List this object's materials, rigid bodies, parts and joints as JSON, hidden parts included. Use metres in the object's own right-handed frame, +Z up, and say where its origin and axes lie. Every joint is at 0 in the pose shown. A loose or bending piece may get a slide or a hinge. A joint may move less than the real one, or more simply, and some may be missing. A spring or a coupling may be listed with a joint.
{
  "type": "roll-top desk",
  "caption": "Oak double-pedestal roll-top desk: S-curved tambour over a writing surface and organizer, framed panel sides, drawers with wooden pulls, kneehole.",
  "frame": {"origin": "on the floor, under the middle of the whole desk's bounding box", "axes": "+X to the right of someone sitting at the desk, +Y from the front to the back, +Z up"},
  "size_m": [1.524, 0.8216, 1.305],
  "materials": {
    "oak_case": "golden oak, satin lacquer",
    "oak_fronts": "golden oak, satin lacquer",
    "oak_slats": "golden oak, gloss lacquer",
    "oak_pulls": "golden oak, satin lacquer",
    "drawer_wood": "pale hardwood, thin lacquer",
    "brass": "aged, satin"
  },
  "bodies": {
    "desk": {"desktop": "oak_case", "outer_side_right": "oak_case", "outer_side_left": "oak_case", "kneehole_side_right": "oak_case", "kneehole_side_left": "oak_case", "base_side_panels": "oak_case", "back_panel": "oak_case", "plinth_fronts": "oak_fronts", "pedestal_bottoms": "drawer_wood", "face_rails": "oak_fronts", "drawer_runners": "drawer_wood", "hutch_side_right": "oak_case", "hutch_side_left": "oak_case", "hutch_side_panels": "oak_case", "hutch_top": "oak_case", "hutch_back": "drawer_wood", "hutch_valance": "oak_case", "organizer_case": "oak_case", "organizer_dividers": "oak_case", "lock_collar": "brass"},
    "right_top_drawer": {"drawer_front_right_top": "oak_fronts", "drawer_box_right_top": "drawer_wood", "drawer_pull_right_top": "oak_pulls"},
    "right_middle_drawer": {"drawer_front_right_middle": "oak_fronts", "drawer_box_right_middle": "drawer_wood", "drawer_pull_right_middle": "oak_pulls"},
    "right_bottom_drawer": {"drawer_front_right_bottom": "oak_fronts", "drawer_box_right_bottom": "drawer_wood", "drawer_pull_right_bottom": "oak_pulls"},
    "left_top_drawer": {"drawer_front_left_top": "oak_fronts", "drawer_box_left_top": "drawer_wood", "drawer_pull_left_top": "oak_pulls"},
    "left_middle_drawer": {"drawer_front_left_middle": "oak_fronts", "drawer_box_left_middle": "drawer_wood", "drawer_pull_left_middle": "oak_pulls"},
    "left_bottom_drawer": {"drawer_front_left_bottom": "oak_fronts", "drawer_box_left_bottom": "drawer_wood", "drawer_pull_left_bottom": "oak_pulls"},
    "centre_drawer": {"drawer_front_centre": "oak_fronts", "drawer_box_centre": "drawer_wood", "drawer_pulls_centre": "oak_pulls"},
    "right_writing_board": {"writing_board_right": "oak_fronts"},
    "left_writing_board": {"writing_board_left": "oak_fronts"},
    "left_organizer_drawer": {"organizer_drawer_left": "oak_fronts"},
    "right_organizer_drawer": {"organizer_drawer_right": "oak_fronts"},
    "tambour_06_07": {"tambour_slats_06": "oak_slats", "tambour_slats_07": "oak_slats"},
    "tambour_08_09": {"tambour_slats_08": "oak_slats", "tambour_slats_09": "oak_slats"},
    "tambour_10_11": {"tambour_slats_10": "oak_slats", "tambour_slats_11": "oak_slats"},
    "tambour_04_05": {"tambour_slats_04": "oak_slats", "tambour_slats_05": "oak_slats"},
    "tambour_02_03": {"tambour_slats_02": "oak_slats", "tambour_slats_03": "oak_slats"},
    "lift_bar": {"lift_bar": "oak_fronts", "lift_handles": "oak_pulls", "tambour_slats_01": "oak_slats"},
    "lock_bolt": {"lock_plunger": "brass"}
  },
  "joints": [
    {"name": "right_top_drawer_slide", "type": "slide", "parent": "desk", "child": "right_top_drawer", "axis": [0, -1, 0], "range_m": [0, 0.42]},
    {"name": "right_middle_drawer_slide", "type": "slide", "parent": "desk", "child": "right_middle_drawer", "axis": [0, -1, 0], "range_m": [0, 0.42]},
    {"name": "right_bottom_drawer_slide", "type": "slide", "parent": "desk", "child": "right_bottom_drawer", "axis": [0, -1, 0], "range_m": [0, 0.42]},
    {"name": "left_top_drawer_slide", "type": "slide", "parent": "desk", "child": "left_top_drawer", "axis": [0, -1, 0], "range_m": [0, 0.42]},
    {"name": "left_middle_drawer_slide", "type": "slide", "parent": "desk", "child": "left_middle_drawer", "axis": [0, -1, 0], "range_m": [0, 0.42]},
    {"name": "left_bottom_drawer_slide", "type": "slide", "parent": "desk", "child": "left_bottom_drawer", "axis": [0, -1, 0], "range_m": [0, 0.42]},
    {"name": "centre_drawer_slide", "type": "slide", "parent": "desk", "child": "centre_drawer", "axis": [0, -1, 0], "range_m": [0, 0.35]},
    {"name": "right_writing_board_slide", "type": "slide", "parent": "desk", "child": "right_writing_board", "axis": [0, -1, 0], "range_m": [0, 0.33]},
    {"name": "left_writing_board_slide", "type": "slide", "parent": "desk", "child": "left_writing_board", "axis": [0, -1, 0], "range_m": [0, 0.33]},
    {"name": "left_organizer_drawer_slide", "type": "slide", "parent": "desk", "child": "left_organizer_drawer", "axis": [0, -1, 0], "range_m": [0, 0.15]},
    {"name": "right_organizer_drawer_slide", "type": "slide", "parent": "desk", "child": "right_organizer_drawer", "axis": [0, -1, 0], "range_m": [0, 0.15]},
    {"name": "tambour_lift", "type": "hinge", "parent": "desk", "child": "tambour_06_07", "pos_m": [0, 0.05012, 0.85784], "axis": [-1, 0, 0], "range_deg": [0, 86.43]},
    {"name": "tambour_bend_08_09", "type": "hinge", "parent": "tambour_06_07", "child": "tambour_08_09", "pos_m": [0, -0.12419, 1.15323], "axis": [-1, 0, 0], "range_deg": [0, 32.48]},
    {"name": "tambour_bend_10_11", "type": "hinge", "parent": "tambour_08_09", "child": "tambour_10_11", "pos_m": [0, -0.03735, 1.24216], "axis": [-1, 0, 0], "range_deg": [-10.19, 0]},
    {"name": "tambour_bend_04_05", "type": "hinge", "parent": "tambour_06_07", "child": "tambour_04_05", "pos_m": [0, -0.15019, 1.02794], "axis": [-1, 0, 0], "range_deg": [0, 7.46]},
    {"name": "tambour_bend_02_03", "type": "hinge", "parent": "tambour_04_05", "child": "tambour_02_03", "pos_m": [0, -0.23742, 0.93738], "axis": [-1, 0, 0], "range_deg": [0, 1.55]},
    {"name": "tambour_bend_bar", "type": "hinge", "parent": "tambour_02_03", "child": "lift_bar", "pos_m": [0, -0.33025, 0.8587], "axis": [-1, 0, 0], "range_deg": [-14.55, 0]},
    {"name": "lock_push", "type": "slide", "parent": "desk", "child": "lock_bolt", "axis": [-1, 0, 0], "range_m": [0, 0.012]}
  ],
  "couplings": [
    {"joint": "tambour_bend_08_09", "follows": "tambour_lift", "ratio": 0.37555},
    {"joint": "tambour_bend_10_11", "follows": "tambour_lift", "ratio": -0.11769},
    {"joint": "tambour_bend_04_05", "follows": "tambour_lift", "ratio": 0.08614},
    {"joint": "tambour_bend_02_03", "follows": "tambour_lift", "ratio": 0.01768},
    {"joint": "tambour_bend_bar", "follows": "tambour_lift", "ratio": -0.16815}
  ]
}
________
* _Exercise goal_: From the preceding material, extract every line exactly.

* _Full solution_:
List this object's materials, rigid bodies, parts and joints as JSON, hidden parts included. Use metres in the object's own right-handed frame, +Z up, and say where its origin and axes lie. Every joint is at 0 in the pose shown. A loose or bending piece may get a slide or a hinge. A joint may move less than the real one, or more simply, and some may be missing. A spring or a coupling may be listed with a joint.
{
  "type": "roll-top desk",
  "caption": "Oak double-pedestal roll-top desk: S-curved tambour over a writing surface and organizer, framed panel sides, drawers with wooden pulls, kneehole.",
  "frame": {"origin": "on the floor, under the middle of the whole desk's bounding box", "axes": "+X to the right of someone sitting at the desk, +Y from the front to the back, +Z up"},
  "size_m": [1.524, 0.8216, 1.305],
  "materials": {
    "oak_case": "golden oak, satin lacquer",
    "oak_fronts": "golden oak, satin lacquer",
    "oak_slats": "golden oak, gloss lacquer",
    "oak_pulls": "golden oak, satin lacquer",
    "drawer_wood": "pale hardwood, thin lacquer",
    "brass": "aged, satin"
  },
  "bodies": {
    "desk": {"desktop": "oak_case", "outer_side_right": "oak_case", "outer_side_left": "oak_case", "kneehole_side_right": "oak_case", "kneehole_side_left": "oak_case", "base_side_panels": "oak_case", "back_panel": "oak_case", "plinth_fronts": "oak_fronts", "pedestal_bottoms": "drawer_wood", "face_rails": "oak_fronts", "drawer_runners": "drawer_wood", "hutch_side_right": "oak_case", "hutch_side_left": "oak_case", "hutch_side_panels": "oak_case", "hutch_top": "oak_case", "hutch_back": "drawer_wood", "hutch_valance": "oak_case", "organizer_case": "oak_case", "organizer_dividers": "oak_case", "lock_collar": "brass"},
    "right_top_drawer": {"drawer_front_right_top": "oak_fronts", "drawer_box_right_top": "drawer_wood", "drawer_pull_right_top": "oak_pulls"},
    "right_middle_drawer": {"drawer_front_right_middle": "oak_fronts", "drawer_box_right_middle": "drawer_wood", "drawer_pull_right_middle": "oak_pulls"},
    "right_bottom_drawer": {"drawer_front_right_bottom": "oak_fronts", "drawer_box_right_bottom": "drawer_wood", "drawer_pull_right_bottom": "oak_pulls"},
    "left_top_drawer": {"drawer_front_left_top": "oak_fronts", "drawer_box_left_top": "drawer_wood", "drawer_pull_left_top": "oak_pulls"},
    "left_middle_drawer": {"drawer_front_left_middle": "oak_fronts", "drawer_box_left_middle": "drawer_wood", "drawer_pull_left_middle": "oak_pulls"},
    "left_bottom_drawer": {"drawer_front_left_bottom": "oak_fronts", "drawer_box_left_bottom": "drawer_wood", "drawer_pull_left_bottom": "oak_pulls"},
    "centre_drawer": {"drawer_front_centre": "oak_fronts", "drawer_box_centre": "drawer_wood", "drawer_pulls_centre": "oak_pulls"},
    "right_writing_board": {"writing_board_right": "oak_fronts"},
    "left_writing_board": {"writing_board_left": "oak_fronts"},
    "left_organizer_drawer": {"organizer_drawer_left": "oak_fronts"},
    "right_organizer_drawer": {"organizer_drawer_right": "oak_fronts"},
    "tambour_06_07": {"tambour_slats_06": "oak_slats", "tambour_slats_07": "oak_slats"},
    "tambour_08_09": {"tambour_slats_08": "oak_slats", "tambour_slats_09": "oak_slats"},
    "tambour_10_11": {"tambour_slats_10": "oak_slats", "tambour_slats_11": "oak_slats"},
    "tambour_04_05": {"tambour_slats_04": "oak_slats", "tambour_slats_05": "oak_slats"},
    "tambour_02_03": {"tambour_slats_02": "oak_slats", "tambour_slats_03": "oak_slats"},
    "lift_bar": {"lift_bar": "oak_fronts", "lift_handles": "oak_pulls", "tambour_slats_01": "oak_slats"},
    "lock_bolt": {"lock_plunger": "brass"}
  },
  "joints": [
    {"name": "right_top_drawer_slide", "type": "slide", "parent": "desk", "child": "right_top_drawer", "axis": [0, -1, 0], "range_m": [0, 0.42]},
    {"name": "right_middle_drawer_slide", "type": "slide", "parent": "desk", "child": "right_middle_drawer", "axis": [0, -1, 0], "range_m": [0, 0.42]},
    {"name": "right_bottom_drawer_slide", "type": "slide", "parent": "desk", "child": "right_bottom_drawer", "axis": [0, -1, 0], "range_m": [0, 0.42]},
    {"name": "left_top_drawer_slide", "type": "slide", "parent": "desk", "child": "left_top_drawer", "axis": [0, -1, 0], "range_m": [0, 0.42]},
    {"name": "left_middle_drawer_slide", "type": "slide", "parent": "desk", "child": "left_middle_drawer", "axis": [0, -1, 0], "range_m": [0, 0.42]},
    {"name": "left_bottom_drawer_slide", "type": "slide", "parent": "desk", "child": "left_bottom_drawer", "axis": [0, -1, 0], "range_m": [0, 0.42]},
    {"name": "centre_drawer_slide", "type": "slide", "parent": "desk", "child": "centre_drawer", "axis": [0, -1, 0], "range_m": [0, 0.35]},
    {"name": "right_writing_board_slide", "type": "slide", "parent": "desk", "child": "right_writing_board", "axis": [0, -1, 0], "range_m": [0, 0.33]},
    {"name": "left_writing_board_slide", "type": "slide", "parent": "desk", "child": "left_writing_board", "axis": [0, -1, 0], "range_m": [0, 0.33]},
    {"name": "left_organizer_drawer_slide", "type": "slide", "parent": "desk", "child": "left_organizer_drawer", "axis": [0, -1, 0], "range_m": [0, 0.15]},
    {"name": "right_organizer_drawer_slide", "type": "slide", "parent": "desk", "child": "right_organizer_drawer", "axis": [0, -1, 0], "range_m": [0, 0.15]},
    {"name": "tambour_lift", "type": "hinge", "parent": "desk", "child": "tambour_06_07", "pos_m": [0, 0.05012, 0.85784], "axis": [-1, 0, 0], "range_deg": [0, 86.43]},
    {"name": "tambour_bend_08_09", "type": "hinge", "parent": "tambour_06_07", "child": "tambour_08_09", "pos_m": [0, -0.12419, 1.15323], "axis": [-1, 0, 0], "range_deg": [0, 32.48]},
    {"name": "tambour_bend_10_11", "type": "hinge", "parent": "tambour_08_09", "child": "tambour_10_11", "pos_m": [0, -0.03735, 1.24216], "axis": [-1, 0, 0], "range_deg": [-10.19, 0]},
    {"name": "tambour_bend_04_05", "type": "hinge", "parent": "tambour_06_07", "child": "tambour_04_05", "pos_m": [0, -0.15019, 1.02794], "axis": [-1, 0, 0], "range_deg": [0, 7.46]},
    {"name": "tambour_bend_02_03", "type": "hinge", "parent": "tambour_04_05", "child": "tambour_02_03", "pos_m": [0, -0.23742, 0.93738], "axis": [-1, 0, 0], "range_deg": [0, 1.55]},
    {"name": "tambour_bend_bar", "type": "hinge", "parent": "tambour_02_03", "child": "lift_bar", "pos_m": [0, -0.33025, 0.8587], "axis": [-1, 0, 0], "range_deg": [-14.55, 0]},
    {"name": "lock_push", "type": "slide", "parent": "desk", "child": "lock_bolt", "axis": [-1, 0, 0], "range_m": [0, 0.012]}
  ],
  "couplings": [
    {"joint": "tambour_bend_08_09", "follows": "tambour_lift", "ratio": 0.37555},
    {"joint": "tambour_bend_10_11", "follows": "tambour_lift", "ratio": -0.11769},
    {"joint": "tambour_bend_04_05", "follows": "tambour_lift", "ratio": 0.08614},
    {"joint": "tambour_bend_02_03", "follows": "tambour_lift", "ratio": 0.01768},
    {"joint": "tambour_bend_bar", "follows": "tambour_lift", "ratio": -0.16815}
  ]
}